My village

Often when I walked I was moved by the sense of community I observed in the Spanish pueblos. People in small towns battened down against the elements and the swirling forces of global economies, swapping tomatoes and jokes, bread and comfort, chorizo and chat. They knew each other’s most intimate details, gathered for births, deaths and fiestas, and committed to wading through the tough times together, and celebrating the joys.

The life of a village has always been seductive to me – the idea that we are all responsible to those within the sound of the church bell. Walking across Spain, there would be mornings when I would hear bells from all sides, in all notes, ringing out to me across the fields. I loved it, though it did occasionally make me lonely. I was reminded that in spite of kindness and welcome, I was an outsider, a pilgrim passing through.

It’s easy to forget that I inhabit a village.

Mine isn’t a picturesque camino pueblo with adobe houses, or white-washed walls, or a town square. It isn’t focussed around a church or a community centre or a bar. It isn’t in a physical space at all, although there are places where I can locate deep connection. Places where I have history on the earth, like the house in which I type these words, and the neighbours and shopkeepers nearby.

But that isn’t it.

My village is located in the ether. It lives in the space and time alignment that we call love. It has been forged through travails and triumphs and poems and wishes. It is often glued together by laughter, but tears have cemented much of it too. Loss has also shaped this village, so when there is a gain, we all rejoice.

This last week has reminded me of the depth and breadth and potency of my community. As the book began to make its way into the world, my village has been holding a fiesta! Photos arrived in my Inbox – people I love holding the book, shouting its praises to the skies, and spreading the word as though it was their own. And of course it IS their own! I’ve learned that my book is no longer mine. Maybe it never was. It has its own life, and to see it snuggling into the hands of my village, my beloveds…Well that is joy unexpected and unparalleled.
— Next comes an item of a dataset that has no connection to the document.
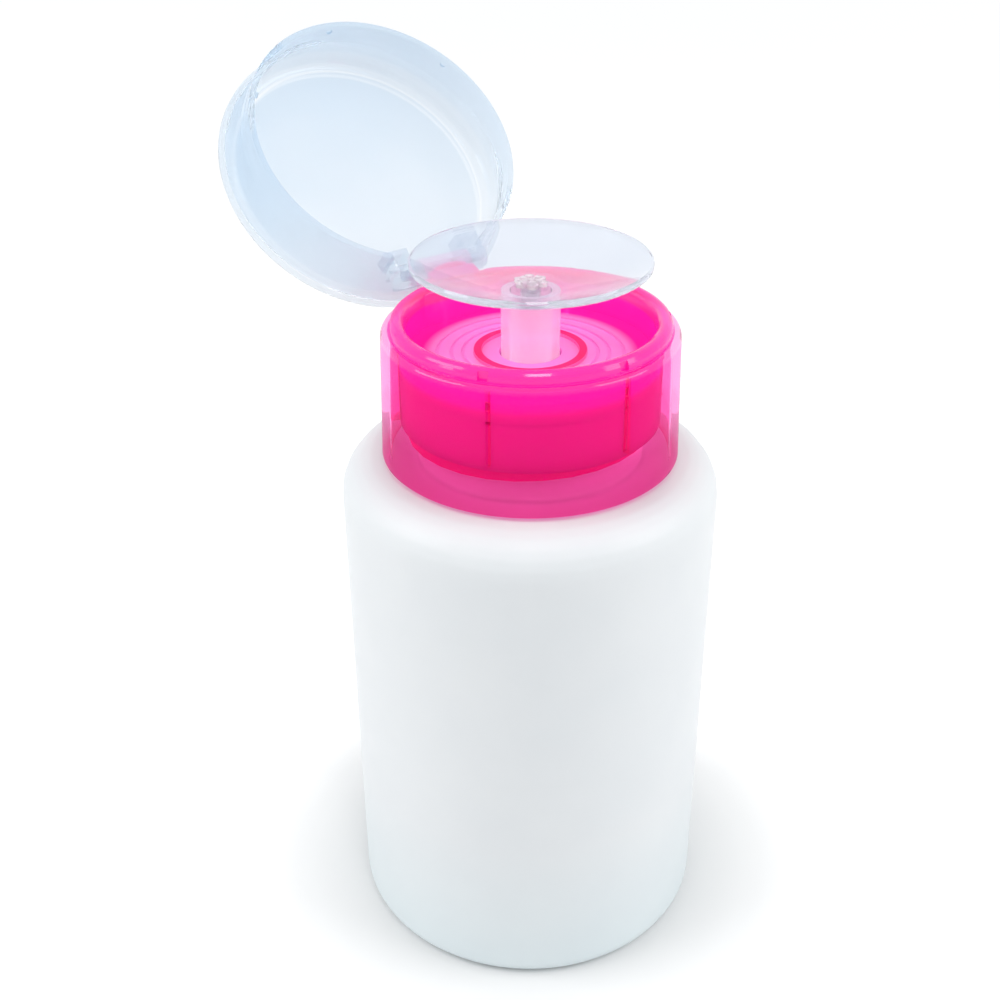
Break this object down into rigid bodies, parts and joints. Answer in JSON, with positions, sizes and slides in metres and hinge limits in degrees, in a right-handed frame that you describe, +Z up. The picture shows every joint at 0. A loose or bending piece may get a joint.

My villagers have become ambassadors, mailing information to journalists and peers, chirping to the twitterverse, group emailing their fingers raw, and waltzing into bookshops and libraries demanding they stock SINNING ACROSS SPAIN.
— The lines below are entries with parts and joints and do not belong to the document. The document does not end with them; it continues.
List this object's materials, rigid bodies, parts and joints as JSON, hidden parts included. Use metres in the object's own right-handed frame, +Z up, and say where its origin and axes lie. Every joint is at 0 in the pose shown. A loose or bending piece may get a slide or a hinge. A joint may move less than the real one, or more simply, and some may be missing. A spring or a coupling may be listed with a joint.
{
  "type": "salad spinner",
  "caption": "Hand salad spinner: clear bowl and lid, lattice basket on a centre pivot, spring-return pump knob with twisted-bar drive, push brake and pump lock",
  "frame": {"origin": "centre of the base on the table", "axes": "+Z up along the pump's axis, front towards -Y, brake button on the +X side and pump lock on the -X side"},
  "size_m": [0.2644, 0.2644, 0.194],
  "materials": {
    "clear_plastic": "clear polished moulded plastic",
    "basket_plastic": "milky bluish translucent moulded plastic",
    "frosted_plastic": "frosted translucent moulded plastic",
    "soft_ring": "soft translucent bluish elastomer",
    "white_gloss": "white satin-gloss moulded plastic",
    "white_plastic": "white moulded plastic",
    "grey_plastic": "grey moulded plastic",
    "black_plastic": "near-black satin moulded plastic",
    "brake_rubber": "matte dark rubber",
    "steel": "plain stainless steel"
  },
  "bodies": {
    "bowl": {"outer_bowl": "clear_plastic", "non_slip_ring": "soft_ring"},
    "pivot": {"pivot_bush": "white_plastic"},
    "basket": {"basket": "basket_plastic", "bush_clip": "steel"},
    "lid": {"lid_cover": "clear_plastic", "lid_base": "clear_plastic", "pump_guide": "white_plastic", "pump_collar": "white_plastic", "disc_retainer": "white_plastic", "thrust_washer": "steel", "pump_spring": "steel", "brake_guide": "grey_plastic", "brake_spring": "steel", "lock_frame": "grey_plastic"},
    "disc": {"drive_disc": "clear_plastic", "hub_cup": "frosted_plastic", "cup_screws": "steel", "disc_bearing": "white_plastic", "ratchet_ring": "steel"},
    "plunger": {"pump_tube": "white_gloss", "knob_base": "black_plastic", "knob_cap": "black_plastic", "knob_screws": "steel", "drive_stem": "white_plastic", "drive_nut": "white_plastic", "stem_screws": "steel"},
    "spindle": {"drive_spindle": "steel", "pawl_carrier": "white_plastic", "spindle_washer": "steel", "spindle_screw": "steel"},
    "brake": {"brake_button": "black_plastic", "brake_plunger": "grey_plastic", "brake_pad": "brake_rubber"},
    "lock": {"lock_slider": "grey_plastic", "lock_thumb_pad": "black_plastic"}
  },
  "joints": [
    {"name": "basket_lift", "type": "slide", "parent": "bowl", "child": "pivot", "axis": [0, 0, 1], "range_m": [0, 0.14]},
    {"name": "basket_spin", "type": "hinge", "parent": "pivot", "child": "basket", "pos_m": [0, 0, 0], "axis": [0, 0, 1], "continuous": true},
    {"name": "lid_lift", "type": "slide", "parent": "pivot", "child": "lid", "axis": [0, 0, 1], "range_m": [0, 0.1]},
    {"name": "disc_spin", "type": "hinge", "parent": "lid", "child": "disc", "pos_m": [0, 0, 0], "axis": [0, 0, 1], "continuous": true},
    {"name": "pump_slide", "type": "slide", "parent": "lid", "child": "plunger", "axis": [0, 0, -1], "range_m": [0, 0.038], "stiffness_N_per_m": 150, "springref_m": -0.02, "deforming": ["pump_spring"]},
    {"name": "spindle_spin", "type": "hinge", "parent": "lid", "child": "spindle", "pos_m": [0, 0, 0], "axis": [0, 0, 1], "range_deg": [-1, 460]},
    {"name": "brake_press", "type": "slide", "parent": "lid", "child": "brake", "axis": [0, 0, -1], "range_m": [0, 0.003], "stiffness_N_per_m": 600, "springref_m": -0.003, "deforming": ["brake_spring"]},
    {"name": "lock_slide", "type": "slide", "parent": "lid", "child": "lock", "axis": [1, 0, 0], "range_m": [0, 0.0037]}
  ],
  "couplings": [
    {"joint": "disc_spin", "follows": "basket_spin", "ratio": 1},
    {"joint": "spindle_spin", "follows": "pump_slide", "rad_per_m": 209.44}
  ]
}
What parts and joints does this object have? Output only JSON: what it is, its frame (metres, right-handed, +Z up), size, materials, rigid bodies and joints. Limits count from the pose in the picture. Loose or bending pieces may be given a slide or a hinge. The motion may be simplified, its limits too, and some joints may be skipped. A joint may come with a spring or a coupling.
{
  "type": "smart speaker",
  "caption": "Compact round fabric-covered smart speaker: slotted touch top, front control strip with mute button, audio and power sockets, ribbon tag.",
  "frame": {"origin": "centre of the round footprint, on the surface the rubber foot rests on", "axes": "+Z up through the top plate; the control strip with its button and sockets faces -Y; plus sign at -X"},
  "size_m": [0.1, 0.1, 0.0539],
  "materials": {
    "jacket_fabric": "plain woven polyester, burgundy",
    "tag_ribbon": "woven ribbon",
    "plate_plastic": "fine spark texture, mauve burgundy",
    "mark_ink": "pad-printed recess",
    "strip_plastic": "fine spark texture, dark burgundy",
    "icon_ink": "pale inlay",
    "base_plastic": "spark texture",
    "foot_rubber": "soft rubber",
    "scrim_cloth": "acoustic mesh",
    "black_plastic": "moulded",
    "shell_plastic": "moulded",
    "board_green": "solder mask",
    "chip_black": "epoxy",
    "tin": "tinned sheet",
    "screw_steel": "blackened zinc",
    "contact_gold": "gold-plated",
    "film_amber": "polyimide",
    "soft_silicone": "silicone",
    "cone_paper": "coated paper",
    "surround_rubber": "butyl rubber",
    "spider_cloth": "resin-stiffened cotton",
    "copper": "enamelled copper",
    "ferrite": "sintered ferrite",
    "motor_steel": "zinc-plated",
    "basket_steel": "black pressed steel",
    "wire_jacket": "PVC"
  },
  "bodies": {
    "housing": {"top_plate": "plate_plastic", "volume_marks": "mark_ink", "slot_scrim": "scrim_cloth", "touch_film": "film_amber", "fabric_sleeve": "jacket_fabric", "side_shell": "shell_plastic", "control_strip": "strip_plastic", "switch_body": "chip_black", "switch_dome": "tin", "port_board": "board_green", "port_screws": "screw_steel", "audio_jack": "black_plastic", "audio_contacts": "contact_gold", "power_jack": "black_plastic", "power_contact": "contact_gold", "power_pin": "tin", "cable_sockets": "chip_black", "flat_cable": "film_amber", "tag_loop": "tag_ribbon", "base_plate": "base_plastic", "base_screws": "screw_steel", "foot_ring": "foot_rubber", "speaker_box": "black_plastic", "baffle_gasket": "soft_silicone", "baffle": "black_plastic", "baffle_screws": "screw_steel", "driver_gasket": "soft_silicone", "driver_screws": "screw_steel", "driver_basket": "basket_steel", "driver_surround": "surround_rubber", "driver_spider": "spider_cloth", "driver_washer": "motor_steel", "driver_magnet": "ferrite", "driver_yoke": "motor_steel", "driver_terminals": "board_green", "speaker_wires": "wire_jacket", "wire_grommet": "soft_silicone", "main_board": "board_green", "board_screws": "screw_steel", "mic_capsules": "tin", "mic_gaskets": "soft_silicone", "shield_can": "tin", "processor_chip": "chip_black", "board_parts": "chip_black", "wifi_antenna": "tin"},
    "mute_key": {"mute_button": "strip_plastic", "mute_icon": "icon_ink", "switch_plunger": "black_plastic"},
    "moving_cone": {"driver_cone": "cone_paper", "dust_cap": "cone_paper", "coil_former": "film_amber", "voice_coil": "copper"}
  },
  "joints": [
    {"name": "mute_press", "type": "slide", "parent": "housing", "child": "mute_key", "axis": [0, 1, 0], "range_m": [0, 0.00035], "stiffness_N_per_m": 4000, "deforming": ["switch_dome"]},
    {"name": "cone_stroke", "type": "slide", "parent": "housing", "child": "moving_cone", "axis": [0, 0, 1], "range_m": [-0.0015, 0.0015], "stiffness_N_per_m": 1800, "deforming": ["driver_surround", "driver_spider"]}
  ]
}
“Everyone in Claremont will want to read this book!” one friend said to a bemused bookseller.

Now that is faith!

I was even sent flowers for my opening night! Some of my village know the traditions of the theatre live deep in my bones, and that although there is no curtain or lights up, “attention must be paid.”

Well attention has certainly been paid.

I’m sitting here at my keyboard, the most confounding, wonderful, frustrating view I know, trying once again to suck words from the air to express my gratitude for the miracle of my village life. For the mystery of love, and that I get to wallow in so much of it. For the fact that my journey is your journey. That your days create my days – colour them, infuse them, light them. That we all hear a bell, and move toward a village square that exists in the space between our hearts.

We have a centre. A forum. A meeting place. We know where it is.

And we flock there. Every day.

Thanks for gathering for me this week. Thanks for ringing the bell.

I bow in gratitude.

Bloggy, newsy, gossipy, booky bit

I’m still walking a new path on this blog – learning my web-manners by trial and multitudinous errors.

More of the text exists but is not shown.